> [TASK OBJECTIVE]
Search the material and gather each line with "that" in it.

> [SOURCE EXCERPT]
▼
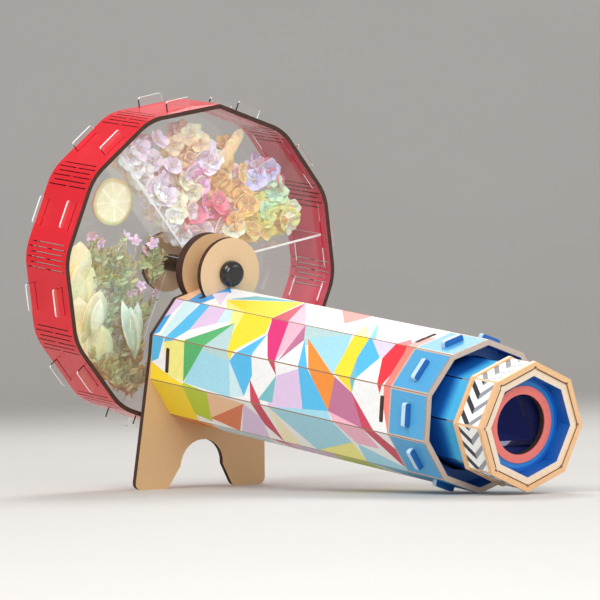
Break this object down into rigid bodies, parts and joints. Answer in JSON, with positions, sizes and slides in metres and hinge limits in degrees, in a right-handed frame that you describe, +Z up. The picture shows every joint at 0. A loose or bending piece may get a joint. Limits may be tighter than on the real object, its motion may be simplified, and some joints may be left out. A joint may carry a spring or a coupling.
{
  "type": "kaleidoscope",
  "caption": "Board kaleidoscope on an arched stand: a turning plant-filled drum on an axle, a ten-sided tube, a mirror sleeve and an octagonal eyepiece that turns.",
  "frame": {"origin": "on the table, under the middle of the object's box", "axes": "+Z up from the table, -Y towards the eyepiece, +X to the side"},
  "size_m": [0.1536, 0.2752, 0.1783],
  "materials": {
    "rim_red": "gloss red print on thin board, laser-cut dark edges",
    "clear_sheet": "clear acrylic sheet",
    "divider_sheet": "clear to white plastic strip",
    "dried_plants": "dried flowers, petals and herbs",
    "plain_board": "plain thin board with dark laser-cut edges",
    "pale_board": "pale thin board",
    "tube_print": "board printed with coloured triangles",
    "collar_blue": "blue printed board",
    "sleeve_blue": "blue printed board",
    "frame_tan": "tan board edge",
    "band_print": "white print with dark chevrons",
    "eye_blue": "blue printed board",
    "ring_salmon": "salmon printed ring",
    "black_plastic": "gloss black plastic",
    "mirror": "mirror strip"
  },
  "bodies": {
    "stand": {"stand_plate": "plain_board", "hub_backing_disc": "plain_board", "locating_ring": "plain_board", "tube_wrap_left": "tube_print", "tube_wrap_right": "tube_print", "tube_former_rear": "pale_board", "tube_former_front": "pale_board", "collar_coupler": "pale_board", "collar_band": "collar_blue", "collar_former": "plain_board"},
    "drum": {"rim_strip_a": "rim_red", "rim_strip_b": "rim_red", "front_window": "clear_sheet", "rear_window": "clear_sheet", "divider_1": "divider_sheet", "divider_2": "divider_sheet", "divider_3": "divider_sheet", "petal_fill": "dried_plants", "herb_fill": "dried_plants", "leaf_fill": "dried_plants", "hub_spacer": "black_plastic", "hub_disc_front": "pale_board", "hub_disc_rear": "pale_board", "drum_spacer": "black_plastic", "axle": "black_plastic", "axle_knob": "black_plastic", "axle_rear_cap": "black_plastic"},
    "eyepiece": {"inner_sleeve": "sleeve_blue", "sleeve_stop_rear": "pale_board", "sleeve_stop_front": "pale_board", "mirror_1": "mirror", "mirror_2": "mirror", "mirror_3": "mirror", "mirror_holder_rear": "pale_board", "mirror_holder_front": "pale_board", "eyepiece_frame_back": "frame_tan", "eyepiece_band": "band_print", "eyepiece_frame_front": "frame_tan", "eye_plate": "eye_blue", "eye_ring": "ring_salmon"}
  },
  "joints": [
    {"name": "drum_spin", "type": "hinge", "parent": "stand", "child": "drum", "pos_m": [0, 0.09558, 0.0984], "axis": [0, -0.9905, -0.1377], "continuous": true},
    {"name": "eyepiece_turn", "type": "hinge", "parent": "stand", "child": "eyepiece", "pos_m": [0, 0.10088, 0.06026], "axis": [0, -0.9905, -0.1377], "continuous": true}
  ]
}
▲
> [EXPECTED ANSWER]
Break this object down into rigid bodies, parts and joints. Answer in JSON, with positions, sizes and slides in metres and hinge limits in degrees, in a right-handed frame that you describe, +Z up. The picture shows every joint at 0. A loose or bending piece may get a joint. Limits may be tighter than on the real object, its motion may be simplified, and some joints may be left out. A joint may carry a spring or a coupling.
  "caption": "Board kaleidoscope on an arched stand: a turning plant-filled drum on an axle, a ten-sided tube, a mirror sleeve and an octagonal eyepiece that turns.",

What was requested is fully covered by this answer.